§ **What the exercise asks**
Every line in the listing below from the one with "corners = [obj.matrix_world @ vert.co" through the one with "world = obj.matrix_world.copy()" is to be reproduced exactly, both ends included; leave out the rest.

§ **Data excerpt**
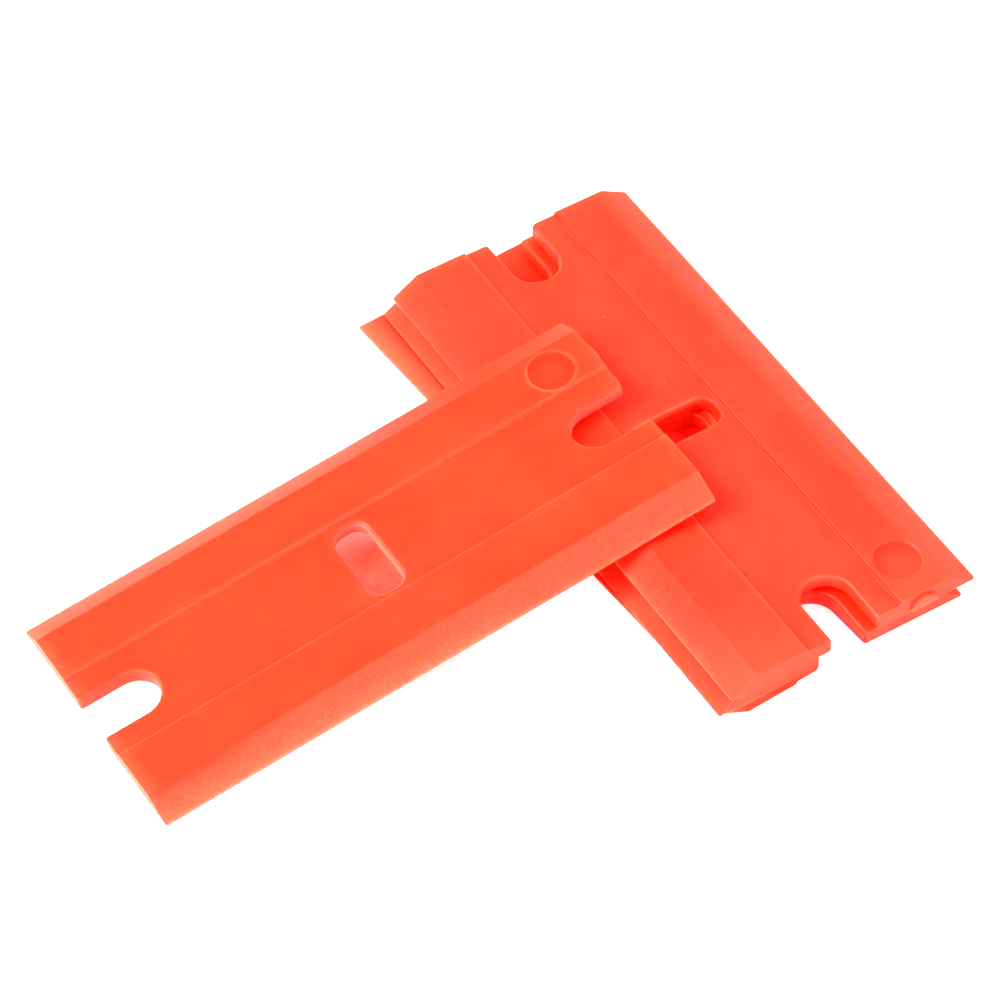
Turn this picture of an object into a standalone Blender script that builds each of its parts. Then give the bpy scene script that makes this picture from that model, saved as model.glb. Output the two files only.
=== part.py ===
"""Set of four loose double-edged plastic scraper blades.

Three blades lie stacked on the floor and a fourth leans on them from the
front (-Y). All four are the same one-piece moulding: a rectangular plate with
a flat underside, a recessed central web between two raised bands, a bevel down
to a cutting edge along each long side, an open notch in each short end, and
an oblong slot across the middle.

Blade frame: origin at the middle of the flat underside, X along the blade
towards its gate end, Y across it, Z up from the underside.
World frame: origin on the floor at the middle of the set's footprint, X along
the stacked blades, the leaning blade comes in from -Y, +Z up.
Lengths are in millimetres and are scaled to metres by MM.
"""

import math

import bmesh
import bpy
from mathutils import Euler, Vector

MM = 0.001

# ---- plate -------------------------------------------------------------
LENGTH = 43.0            # short end to short end
WIDTH = 19.4             # cutting edge to cutting edge
BAND_THICKNESS = 1.35    # underside to the raised bands
WEB_THICKNESS = 1.11     # underside to the recessed web
EDGE_LAND = 0.12         # height left at the cutting edge
BEVEL_WIDTH = 2.04       # from the cutting edge in to the band
WEB_HALF_WIDTH = 3.69    # centre line to the middle of the step
STEP_RUN = 0.10          # width of the sloping step between web and band
PLAN_CORNER = 0.18       # radius of the plate's corners, seen from above
PLAN_CORNER_STEPS = 5

END_X = LENGTH / 2
EDGE_Y = WIDTH / 2
BAND_EDGE_Y = EDGE_Y - BEVEL_WIDTH

# ---- open notch in each short end --------------------------------------
NOTCH_HALF_WIDTH = 1.79
NOTCH_DEPTH = 5.05       # from the short end to the closed end
NOTCH_ARC_STEPS = 24
MOUTH_RADIUS = 0.18      # the two corners where the notch opens
MOUTH_STEPS = 5

# ---- slot across the middle --------------------------------------------
SLOT_HALF_ALONG = 1.32   # half size in X
SLOT_HALF_ACROSS = 3.20  # half size in Y
SLOT_CORNER = 1.05
SLOT_CORNER_STEPS = 8

# ---- shallow round recess on the band by the gate ----------------------
DIMPLE_RADIUS = 1.66
DIMPLE_DEPTH = 0.15
DIMPLE_FROM_END = 3.20
DIMPLE_Y = 5.68
DIMPLE_STEPS = 40

# ---- snipped gate mark on the +X short end, D-shaped -------------------
GATE_Y = 5.55
GATE_HALF_WIDTH = 1.05
GATE_FOOT = 0.14         # height of its flat lower edge above the underside
GATE_HEIGHT = 0.90       # from there to the top of its arch
GATE_STANDS_OUT = 0.26
GATE_ROOT = 0.4          # length buried in the plate
GATE_TAPER = 0.86        # size of the outer face relative to the root
GATE_STEPS = 16

# ---- tools and mesh clean-up -------------------------------------------
OVERRUN = 1.0            # how far the blank and the cutters run past the blade
WELD_DISTANCE = 0.002
FLAT_ANGLE = math.radians(0.2)    # faces closer to flat than this are merged
SHARP_ANGLE = math.radians(25)    # steeper edges are shaded sharp

# ---- how the blades lie, measured from the centre of the top blade -----
GAP = 0.30               # clearance between neighbouring blades
PITCH = BAND_THICKNESS + GAP

# Name, centre (x, y), height of the flat underside, roll about X (degrees),
# yaw about Z (degrees), colour. The bottom blade lies face down.
STACKED_BLADES = (
    ("bottom_blade", (-1.24, -1.30), BAND_THICKNESS, 180.0, 180.0 + 3.3,
     (0.93, 0.115, 0.043)),
    ("middle_blade", (-0.38, -0.62), PITCH, 0.0, 180.0 - 0.15,
     (0.95, 0.112, 0.041)),
    ("top_blade", (0.0, 0.0), 2 * PITCH, 0.0, 0.0,
     (0.96, 0.109, 0.040)),
)

LEAN_FOOT_X = -1.44      # middle of the foot edge, on the floor
LEAN_FOOT_Y = -44.81
LEAN_YAW = 90.0
LEAN_COLOUR = (0.97, 0.107, 0.038)

PLASTIC_ROUGHNESS = 0.38


# ---- outlines ----------------------------------------------------------
def arc_angles(start, sweep, steps):
    """Evenly spaced angles in radians, from a start and sweep in degrees."""
    return [math.radians(start + sweep * i / steps) for i in range(steps + 1)]


def rounded_rectangle(half_x, half_y, radius, steps):
    points = []
    corners = ((1, 1, 0), (-1, 1, 90), (-1, -1, 180), (1, -1, 270))
    for side_x, side_y, turn in corners:
        centre_x = side_x * (half_x - radius)
        centre_y = side_y * (half_y - radius)
        for angle in arc_angles(turn, 90.0, steps):
            points.append((centre_x + radius * math.cos(angle),
                           centre_y + radius * math.sin(angle)))
    return points


def circle(centre_x, centre_y, radius, steps):
    angles = [2 * math.pi * i / steps for i in range(steps)]
    return [(centre_x + radius * math.cos(angle), centre_y + radius * math.sin(angle))
            for angle in angles]


def notch_outline(end):
    """U shape open past the short end, with a rounded mouth; end is +1 or -1."""
    right = [(END_X + OVERRUN, -NOTCH_HALF_WIDTH - MOUTH_RADIUS)]
    for angle in arc_angles(0.0, 90.0, MOUTH_STEPS):
        right.append((END_X - MOUTH_RADIUS * (1 - math.cos(angle)),
                      -NOTCH_HALF_WIDTH - MOUTH_RADIUS * (1 - math.sin(angle))))
    left = [(x, -y) for x, y in reversed(right)]

    arc_centre = END_X - NOTCH_DEPTH + NOTCH_HALF_WIDTH
    closed_end = [(arc_centre - NOTCH_HALF_WIDTH * math.cos(angle),
                   NOTCH_HALF_WIDTH * math.sin(angle))
                  for angle in arc_angles(-90.0, 180.0, NOTCH_ARC_STEPS)]
    return [(end * x, y) for x, y in right + closed_end + left]


def gate_outline():
    """Flat-footed arch, as (y, z) pairs."""
    return [(GATE_Y + GATE_HALF_WIDTH * math.cos(angle),
             GATE_FOOT + GATE_HEIGHT * math.sin(angle))
            for angle in arc_angles(0.0, 180.0, GATE_STEPS)]


def cross_section():
    """Outline (y, z) of the plate, with the bevels run out to nothing."""
    bevel_slope = (BAND_THICKNESS - EDGE_LAND) / BEVEL_WIDTH
    tip = EDGE_Y + EDGE_LAND / bevel_slope
    step_top = WEB_HALF_WIDTH + STEP_RUN / 2
    step_bottom = WEB_HALF_WIDTH - STEP_RUN / 2
    return [
        (-tip, 0.0), (tip, 0.0),
        (BAND_EDGE_Y, BAND_THICKNESS), (step_top, BAND_THICKNESS),
        (step_bottom, WEB_THICKNESS), (-step_bottom, WEB_THICKNESS),
        (-step_top, BAND_THICKNESS), (-BAND_EDGE_Y, BAND_THICKNESS),
    ]


# ---- solids ------------------------------------------------------------
def link(obj):
    bpy.context.scene.collection.objects.link(obj)
    return obj


def prism(name, outline, low, high, axis="Z", taper=1.0, centre=(0.0, 0.0)):
    """Extrude a closed outline from low to high along Z or X.

    The outline holds (x, y) pairs for axis Z and (y, z) pairs for axis X.
    The high end is scaled by taper about centre.
    """
    along, across = (2, (0, 1)) if axis == "Z" else (0, (1, 2))
    bm = bmesh.new()
    ring = []
    for point in outline:
        position = Vector((0.0, 0.0, 0.0))
        position[along] = low * MM
        for index, value in zip(across, point):
            position[index] = value * MM
        ring.append(bm.verts.new(position))
    face = bm.faces.new(ring)
    extruded = bmesh.ops.extrude_face_region(bm, geom=[face])["geom"]

    step = Vector((0.0, 0.0, 0.0))
    step[along] = high - low
    for vert in (item for item in extruded if isinstance(item, bmesh.types.BMVert)):
        vert.co += step * MM
        for index, middle in zip(across, centre):
            vert.co[index] = (middle + (vert.co[index] / MM - middle) * taper) * MM

    bmesh.ops.recalc_face_normals(bm, faces=bm.faces)
    mesh = bpy.data.meshes.new(name)
    bm.to_mesh(mesh)
    bm.free()
    return link(bpy.data.objects.new(name, mesh))


def through_prism(name, outline):
    """Upright prism that passes right through the plate."""
    return prism(name, outline, -OVERRUN, BAND_THICKNESS + OVERRUN)


def blade_blank():
    return prism("blade_blank", cross_section(), -END_X - OVERRUN, END_X + OVERRUN, "X")


def plan_outline():
    return through_prism(
        "plan_outline",
        rounded_rectangle(END_X, EDGE_Y, PLAN_CORNER, PLAN_CORNER_STEPS))


def gate_mark():
    return prism("gate_mark", gate_outline(), END_X - GATE_ROOT, END_X + GATE_STANDS_OUT,
                 "X", taper=GATE_TAPER, centre=(GATE_Y, GATE_FOOT + GATE_HEIGHT / 3))


def cross_slot():
    return through_prism(
        "cross_slot",
        rounded_rectangle(SLOT_HALF_ALONG, SLOT_HALF_ACROSS, SLOT_CORNER, SLOT_CORNER_STEPS))


def gate_dimple():
    return prism("gate_dimple",
                 circle(END_X - DIMPLE_FROM_END, DIMPLE_Y, DIMPLE_RADIUS, DIMPLE_STEPS),
                 BAND_THICKNESS - DIMPLE_DEPTH, BAND_THICKNESS + OVERRUN)


def add_boolean(obj, tool, operation):
    modifier = obj.modifiers.new(tool.name, "BOOLEAN")
    modifier.operation = operation
    modifier.solver = "EXACT"
    modifier.object = tool


def clean_up(mesh):
    """Weld stray vertices and merge flat faces left by the booleans."""
    bm = bmesh.new()
    bm.from_mesh(mesh)
    bmesh.ops.remove_doubles(bm, verts=bm.verts, dist=WELD_DISTANCE * MM)
    bmesh.ops.dissolve_limit(bm, angle_limit=FLAT_ANGLE, verts=bm.verts, edges=bm.edges)
    bmesh.ops.recalc_face_normals(bm, faces=bm.faces)
    bm.to_mesh(mesh)
    bm.free()
    mesh.shade_smooth()
    mesh.set_sharp_from_angle(angle=SHARP_ANGLE)


def blade_mesh():
    """One blade mesh, with every cut taken and its tool objects removed."""
    blank = blade_blank()
    # The gate mark joins after the plan cut, which would otherwise trim it off.
    tools = (
        (plan_outline(), "INTERSECT"),
        (gate_mark(), "UNION"),
        (through_prism("notch_gate_end", notch_outline(1)), "DIFFERENCE"),
        (through_prism("notch_far_end", notch_outline(-1)), "DIFFERENCE"),
        (cross_slot(), "DIFFERENCE"),
        (gate_dimple(), "DIFFERENCE"),
    )
    for tool, operation in tools:
        add_boolean(blank, tool, operation)

    bpy.context.view_layer.update()
    evaluated = blank.evaluated_get(bpy.context.evaluated_depsgraph_get())
    mesh = bpy.data.meshes.new_from_object(evaluated)
    for obj in [blank] + [tool for tool, _ in tools]:
        bpy.data.objects.remove(obj, do_unlink=True)

    clean_up(mesh)
    return mesh


# ---- material ----------------------------------------------------------
def plastic(name, colour):
    mat = bpy.data.materials.new(name)
    mat.use_nodes = True
    shader = mat.node_tree.nodes["Principled BSDF"]
    shader.inputs["Base Color"].default_value = (*colour, 1.0)
    shader.inputs["Roughness"].default_value = PLASTIC_ROUGHNESS
    shader.inputs["Metallic"].default_value = 0.0
    mat.diffuse_color = (*colour, 1.0)
    return mat


# ---- the set -----------------------------------------------------------
def place_blade(name, mesh, location, rotation, colour, parent):
    """Add a blade with its own copy of the mesh and its own plastic."""
    own_mesh = mesh.copy()
    own_mesh.name = name
    own_mesh.materials.clear()
    own_mesh.materials.append(plastic(name + "_plastic", colour))
    obj = link(bpy.data.objects.new(name, own_mesh))
    obj.parent = parent
    obj.location = Vector(location) * MM
    obj.rotation_euler = rotation


def place_stack(mesh):
    stack = link(bpy.data.objects.new("stack_origin", None))
    for name, (x, y), height, roll, yaw, colour in STACKED_BLADES:
        rotation = Euler((math.radians(roll), 0.0, math.radians(yaw)))
        place_blade(name, mesh, (x, y, height), rotation, colour, stack)
    return stack


def lean_angle():
    """Tilt that leaves GAP between the leaning blade and the top blade's front band edge."""
    contact_z = 2 * PITCH + BAND_THICKNESS
    reach = -BAND_EDGE_Y - LEAN_FOOT_Y
    return math.atan2(contact_z, reach) + math.asin(GAP / math.hypot(contact_z, reach))


def place_leaning_blade(mesh):
    """Turn a blade up about its foot edge, which stays on the floor."""
    foot = link(bpy.data.objects.new("lean_foot", None))
    foot.location = Vector((LEAN_FOOT_X, LEAN_FOOT_Y, 0.0)) * MM
    foot.rotation_euler = (0.0, 0.0, math.radians(LEAN_YAW))

    tilt = lean_angle()
    place_blade("leaning_blade", mesh,
                (END_X * math.cos(tilt), 0.0, END_X * math.sin(tilt)),
                Euler((0.0, -tilt, 0.0)), LEAN_COLOUR, foot)
    return foot


def centre_footprint(parents):
    """Shift the set so that the origin is the middle of its footprint."""
    bpy.context.view_layer.update()
    corners = [obj.matrix_world @ vert.co
               for obj in bpy.data.objects if obj.type == "MESH"
               for vert in obj.data.vertices]
    low = [min(corner[i] for corner in corners) for i in (0, 1)]
    high = [max(corner[i] for corner in corners) for i in (0, 1)]
    shift = Vector((-(low[0] + high[0]) / 2, -(low[1] + high[1]) / 2, 0.0))
    for parent in parents:
        parent.location += shift
    bpy.context.view_layer.update()


def clear_scene():
    for obj in list(bpy.data.objects):
        bpy.data.objects.remove(obj, do_unlink=True)


def build():
    clear_scene()
    mesh = blade_mesh()
    parents = (place_stack(mesh), place_leaning_blade(mesh))
    bpy.data.meshes.remove(mesh)
    centre_footprint(parents)


build()
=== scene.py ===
"""Four loose plastic scraper blades: three in a stack and one leaning on it.

One fine blade is modelled in its own frame, in mm: X runs to the gate end, Y across, Z up
from the flat side, with the middle of the flat side at the origin. A copy is laid over each
CAD blade. The scene is in metres, Z up, and the floor lies just under Z = 0.
"""

import math
from types import SimpleNamespace

import bmesh
import bpy
from mathutils import Euler, Matrix, Vector


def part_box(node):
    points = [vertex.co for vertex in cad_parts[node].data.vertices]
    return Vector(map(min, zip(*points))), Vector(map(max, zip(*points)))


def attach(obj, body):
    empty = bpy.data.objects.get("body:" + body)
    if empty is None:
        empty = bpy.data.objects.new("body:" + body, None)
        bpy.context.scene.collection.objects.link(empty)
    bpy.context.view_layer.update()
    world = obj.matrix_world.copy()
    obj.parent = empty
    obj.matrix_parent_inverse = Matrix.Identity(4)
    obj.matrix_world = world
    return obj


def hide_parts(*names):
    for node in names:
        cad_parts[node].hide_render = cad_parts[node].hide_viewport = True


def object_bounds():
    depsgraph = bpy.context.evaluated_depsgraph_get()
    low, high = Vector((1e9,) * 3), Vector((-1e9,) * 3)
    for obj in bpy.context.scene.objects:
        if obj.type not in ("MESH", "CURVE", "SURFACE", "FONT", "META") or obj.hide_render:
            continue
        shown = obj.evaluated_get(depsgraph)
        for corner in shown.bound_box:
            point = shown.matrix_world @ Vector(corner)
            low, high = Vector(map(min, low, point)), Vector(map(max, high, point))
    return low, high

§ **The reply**
    corners = [obj.matrix_world @ vert.co
               for obj in bpy.data.objects if obj.type == "MESH"
               for vert in obj.data.vertices]
    low = [min(corner[i] for corner in corners) for i in (0, 1)]
    high = [max(corner[i] for corner in corners) for i in (0, 1)]
    shift = Vector((-(low[0] + high[0]) / 2, -(low[1] + high[1]) / 2, 0.0))
    for parent in parents:
        parent.location += shift
    bpy.context.view_layer.update()


def clear_scene():
    for obj in list(bpy.data.objects):
        bpy.data.objects.remove(obj, do_unlink=True)


def build():
    clear_scene()
    mesh = blade_mesh()
    parents = (place_stack(mesh), place_leaning_blade(mesh))
    bpy.data.meshes.remove(mesh)
    centre_footprint(parents)


build()
=== scene.py ===
"""Four loose plastic scraper blades: three in a stack and one leaning on it.

One fine blade is modelled in its own frame, in mm: X runs to the gate end, Y across, Z up
from the flat side, with the middle of the flat side at the origin. A copy is laid over each
CAD blade. The scene is in metres, Z up, and the floor lies just under Z = 0.
"""

import math
from types import SimpleNamespace

import bmesh
import bpy
from mathutils import Euler, Matrix, Vector


def part_box(node):
    points = [vertex.co for vertex in cad_parts[node].data.vertices]
    return Vector(map(min, zip(*points))), Vector(map(max, zip(*points)))


def attach(obj, body):
    empty = bpy.data.objects.get("body:" + body)
    if empty is None:
        empty = bpy.data.objects.new("body:" + body, None)
        bpy.context.scene.collection.objects.link(empty)
    bpy.context.view_layer.update()
    world = obj.matrix_world.copy()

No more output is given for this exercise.